Nat Rothschild worked with his uncle James at the de Rothschild Frères bank in Paris, but in 1853 he acquired Château Brane Mouton, a vineyard in Pauillac in the Gironde département from a Paris banker named Thuret who had previously bought it from Baron Hector de Branne in 1830. Nat Rothschild paid 1,175,000 francs for Brane-Mouton's 65 acres (263,000 m²) of vineyards and renamed the estate, Château Mouton Rothschild. It would become one of the world's best known winemakers.

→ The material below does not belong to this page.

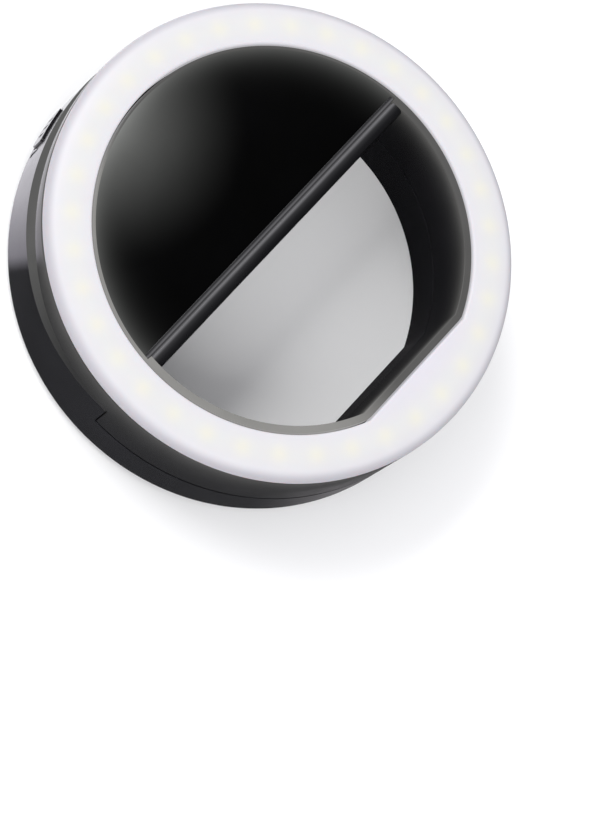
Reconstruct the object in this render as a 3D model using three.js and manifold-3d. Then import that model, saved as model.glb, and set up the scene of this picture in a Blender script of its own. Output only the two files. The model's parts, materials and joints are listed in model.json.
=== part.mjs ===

In 1868, Nat's uncle James acquired the neighboring Château Lafite vineyard. A prestigious first growth (premier cru) property more than three times the size of Chateau Mouton, it created a family rivalry. In the Bordeaux Wine Official Classification of 1855 Château Mouton was ranked second, something that upset its owner a great deal. In response, he composed the motto: Premier ne puis, second ne daigne, Mouton suis. ("First I cannot be, second I do not choose to be, Mouton I am.").

Other holdings

In 1856, Nathaniel and his wife purchased the property at 33 Rue du Faubourg Saint-Honoré in Paris from Denis, duc Decrès. At the time it was rented to the Russian Embassy but when the lease ran out in 1864, he renovated the building and made it his city residence. Passed down to his son Arthur de Rothschild, he sold it in 1918 to the Cercle de l'Union interalliée. In 1878, Nathaniel bought the Abbaye des Vaux de Cernay in Cernay-la-Ville in the Vallée de Chevreuse, at the time only a ruins of a Cistercian abbey built in 1118. He and his wife undertook extensive restoration work and new construction to turn the lakeside property into a luxurious country home.

Later years

Nat Rothschild went blind during his final years. He died in 1870 during the Franco-Prussian War and his children and grandchildren showed little enthusiasm for the wine business. It would be 118 years later before Château Mouton, under the leadership of Nat's great-grandson Philippe de Rothschild (1902–88), would become the only French vineyard to ever achieve reclassification to first growth.